I spent the day of Pride out of the state. I kept checking social media to make sure nothing horrible happened. I was terrified of seeing violence and of seeing protest posters with photos of my face (a real threat if I hadn’t resigned).

National news organizations have published information about my situation, and people I don’t know suddenly know me, my story, and my struggle. One bright spot was the Jewish community stepped up and put their arms around me in a way I never imagined.

Beyond being supportive, I hear again and again that my Cincinnati Jewish community is also angry on my behalf. They put so much work into LGBTQ inclusion and belonging and were met with antisemitism. In dealing with my own trauma, I found I wasn’t prepared for what it meant to become a symbol of intersecting identities.
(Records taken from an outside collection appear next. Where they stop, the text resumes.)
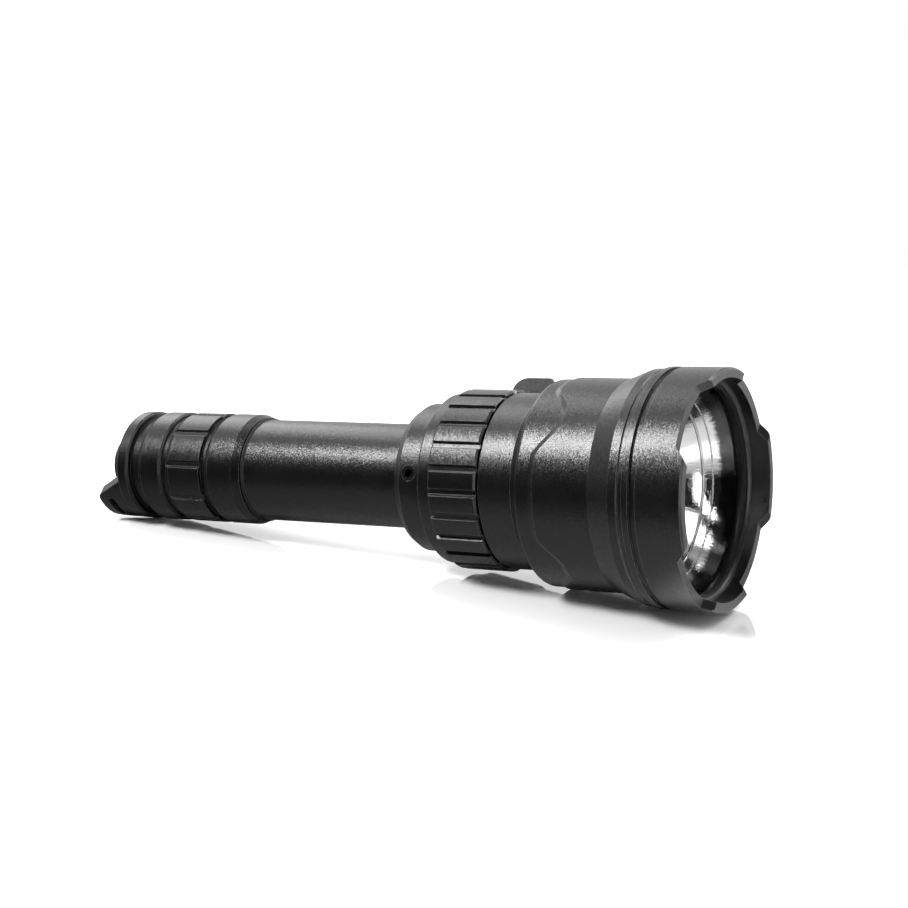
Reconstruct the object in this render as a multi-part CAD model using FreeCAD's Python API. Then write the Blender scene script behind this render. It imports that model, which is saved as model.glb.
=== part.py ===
import FreeCAD, Part
import math
import os

# A handheld infrared torch that stands on its crenellated front bezel.
# Millimetres, +Z from the front of the lamp to its tail switch.
# The origin is on the lamp's axis, in the plane of the bezel's tooth tips.

os.makedirs("parts", exist_ok=True)

# Clearances
thread_gap = 0.05
running_gap = 0.08
free_gap = 0.30
overcut = 1.0
seat_gap = 0.02
face_gap = 0.15
same_place = 0.000001

# Front bezel
bezel_radius = 27.5
bezel_wall = 2.3
bezel_length = 15.2
tooth_count = 4
tooth_depth = 2.2
tooth_tip_angle = 42.5
tooth_root_angle = 54.0
bezel_edge = 0.45
lip_depth = 4.75
lip_thickness = 0.7
lip_width = 0.9
ring_groove_width = 1.7
ring_groove_depth = 0.7
ring_land_width = 1.5
joint_groove_width = 1.2

# Window, its seal and the reflector behind it
seal_thickness = 0.8
seal_width = 1.5
window_thickness = 2.0
window_edge = 0.3
reflector_rim = 1.0
reflector_focus = 6.0
reflector_wall = 0.8
reflector_margin = 1.65
reflector_hole = 6.6

# Head housing
head_land_radius = 27.0
head_land_length = 2.25
head_land_edge = 0.3
cone_length = 5.9
head_radius = 24.65
head_rear = 41.5
head_wall = 2.35
scallop_step = 0.45
scallop_start = 36.9
scallop_height = 4.7
scallop_base_width = 18.8
scallop_top_width = 6.0
scallop_bend = 1.2
scallop_cutter_radius = 4.2
scallop_cutter_dip = 0.02
scallop_sections = 25
rear_edge_round = 1.1
shoulder_length = 3.0
neck_step = 0.7
neck_rear = 52.8
head_bore_end = 38.5
head_bore_taper = 6.5

# Spigot behind the neck, which carries the focus ring and the rear collar
spigot_radius = 18.4
spigot_wall = 2.72
web_thickness = 0.95
web_hole = 11.5
collar_seat_radius = 15.4
collar_seat_length = 9.75
drag_seal_section = 1.2
drag_seal_from_rear = 2.0

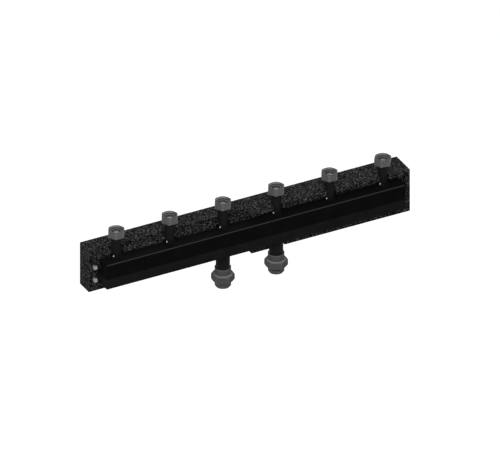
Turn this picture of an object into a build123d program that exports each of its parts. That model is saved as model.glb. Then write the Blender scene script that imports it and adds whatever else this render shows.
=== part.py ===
"""Insulated two-chamber heating manifold: six connections on top, two below.

Frame: origin at the centre of the insulation's rear (wall) face, +X along the
bar, -Y out of the wall towards the front, +Z up. Depths are counted from the
wall, so a depth d lies at Y = -d. All sizes are in millimetres.
"""

import math
import os

from build123d import *

# Insulation half
foam_back_wall = 20
foam_end_wall = 20
foam_side_wall = 19.4
foam_clearance = 0.6
lap_wall = 10
lap_tongue = 9
lap_groove = 10.5
slot_clearance = 0.4
weld_relief = 1.5

# Welded bar
bar_overhang = 38.5
bar_size = 60
bar_sheet = 3
bar_edge_radius = 3
seam_height = -5.4
plate_thickness = 3

# Connections on top
port_pitch = 125
port_count = 6
stub_diameter = 21.3
stub_wall = 2.6
stub_top = 86.6
stub_reach = 3
weld_leg = 4
weld_hollow = 0.6
weld_gap = 0.1

# Captive union nuts on the top stubs
nut_flats = 33
nut_sides = 6
nut_height = 15.5
nut_bottom = 76.5
nut_lip = 3
nut_running_gap = 0.35
nut_thread_radius = 12.06
nut_relief_radius = 12.9
nut_countersink = 2.2
nut_face_share = 0.97
nut_slope = 0.55
nut_turns = [0, 2, 0, 0, 0, -7]
gasket_thickness = 2
collar_thickness = 3.2
collar_gap = 0.36
thread_start_gap = 0.2

# Tubes and unions below
lower_pitch = 125
tube_diameter = 30
tube_wall = 3
tube_end = -79
union_sides = 6
union_turn = 30
head_sides = 8
head_turn = 17.2
head_flats = 34.4
head_top = -69
head_octagon = 13
head_slope = 0.6
head_bore_radius = 12
head_face = -92.6
union_neck_radius = 16.2
union_thread_radius = 19.5
union_thread_gap = 0.1
union_thread_chamfer = 1
union_face_chamfer = 0.6
union_nut_wall = 1.9
union_nut_top = -83.5
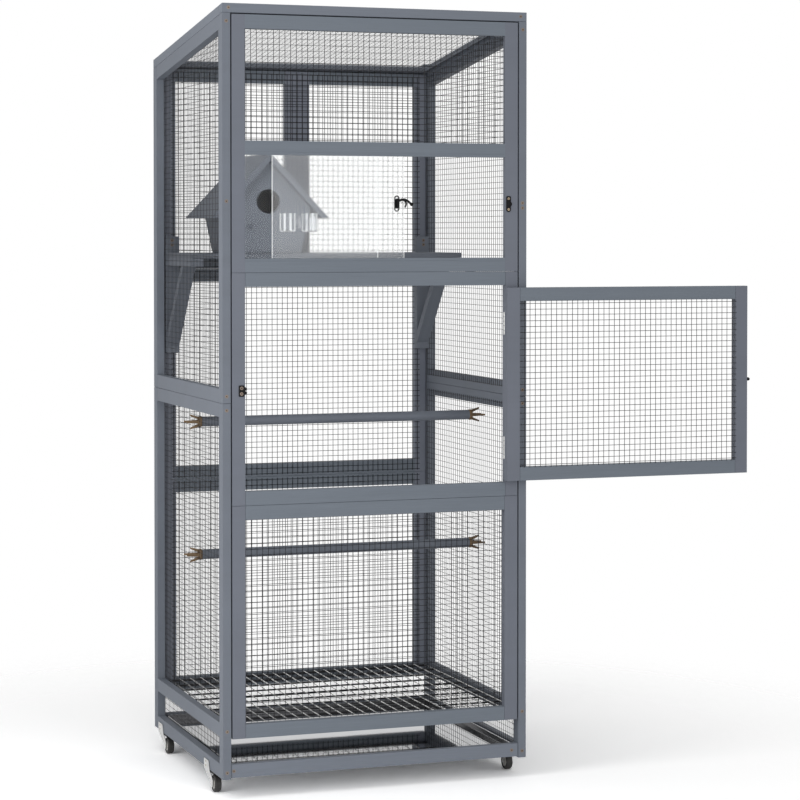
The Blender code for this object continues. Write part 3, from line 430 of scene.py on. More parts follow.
# Countersunk head with a cross recess, its face towards out
def screwHead(stock, at, out, radius=3.0, slot=0, proud=0.5):
    side, other = sidesOf(out)
    dish = [(0, 0.4), (0.2, 0.5), (0.45, 0.95), (0.9, 0.8), (1, 0.3)]
    dish = [(radius * r, proud * h) for r, h in dish] + [(radius * 0.96, -0.4)]
    addTurned(stock, dish, at, out, 18, slot)
    for a, b in ((side, other), (other, side)):
        verts = []
        for u, v in ((-1, -1), (1, -1), (1, 1), (-1, 1)):
            off = a * u * radius * 0.5 + b * v * radius * 0.11 + Vector(out) * proud * 1.02
            verts.append(at + off * mm)
        addMesh(stock, verts, [(0, 1, 2, 3)], out, slot + 1)


report("materials and tools ready")

# Wooden frames: stiles run full height and rails stand between them


def shearAll(at):
    return Vector((at.x, at.y, at.z - slope * at.y))


# Front or back frame: two stiles, and rails given by their feet and heads
def addPanel(stock, left, right, foot, head, depth, rails, place=spot, edges=(openLeft, openRight)):
    near, far = depth
    stiles = cage["batten"]
    inner = (left + stiles if left > 30 else edges[0], right - stiles if right < 670 else edges[1])
    addBar(stock, (left, near, foot), (inner[0], far, head), upZ, place=place, slot=1)
    addBar(stock, (inner[1], near, foot), (right, far, head), upZ, place=place, slot=1)
    for low, high in rails:
        start, end = (inner[0] + seam, near + 0.15, low), (inner[1] - seam, far - 0.15, high)
        addBar(stock, start, end, upX, place=place)


def sideFrames():
    depth, batten, split = cage["depth"], cage["batten"], cage["sideSplit"]
    rise = math.sqrt(1 + slope**2)
    top = roofUnder(0) - 0.4

    def slantTop(at):
        return shearAll(at) if at.z > 1200 else at

    lower = ((0, batten), (88, 88 + batten), (split - seam - batten, split - seam))
    upper = ((split + seam, split + seam + batten), (top - batten * rise, top))
    levels = (("Lower", 0, split - seam, lower), ("Upper", split + seam, top, upper))
    for side, near in (("left", 0.0), ("right", cage["width"] - cage["thick"])):
        far = near + cage["thick"]
        for level, foot, head, rails in levels:
            stock = newStock()
            for y in (0.0, depth - batten):
                addBar(stock, (near, y, foot), (far, y + batten, head), upZ, bend=slantTop)
            for low, high in rails:
                start, end = (near + 0.15, batten + seam, low), (far - 0.15, depth - batten - seam, high)
                addBar(stock, start, end, upY, bend=slantTop)
            finishWood(f"{side}{level}Timber", stock)


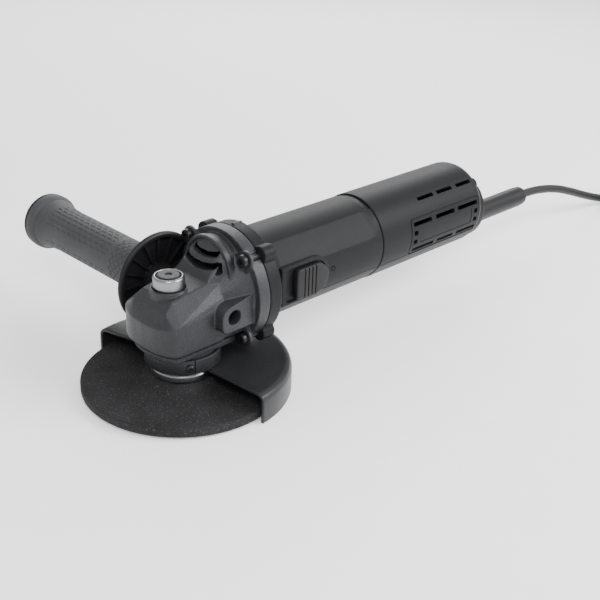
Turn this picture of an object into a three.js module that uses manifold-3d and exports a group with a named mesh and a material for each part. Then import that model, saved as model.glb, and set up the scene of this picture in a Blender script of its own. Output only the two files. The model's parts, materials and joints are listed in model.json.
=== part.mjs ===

Thankfully, there are folks to do the rebuilding work on my behalf so that I can focus on working through these emotions instead of leading from a place of trauma. Thankfully, a few weeks have passed since an account last posted my photos, and no new threats have come my way. Thankfully, the Pride Festival and Parade (and separate Jewish community service) went on without huge public issues.

In reflecting on this whole situation, I now have to internalize how public displays of Judaism – or even just being Jewish publicly – might be more dangerous than it has been in the past. However, we, as a Jewish community, aren’t backing down. The public shaming might have worked this first time, but I know the symbolic bullet I took on behalf of the Jewish community won’t be in vain.

I refuse to be ashamed of my identity, and I refuse to apologize for standing up against hatred. I also refuse to say that believing in a state of Israel of peace, justice, and prosperity for all the inhabitants is somehow wrong, something to be ashamed of, or somehow antithetical to DEI. I know my voice matters to someone somewhere, and I will keep being my authentic self for the next person like me.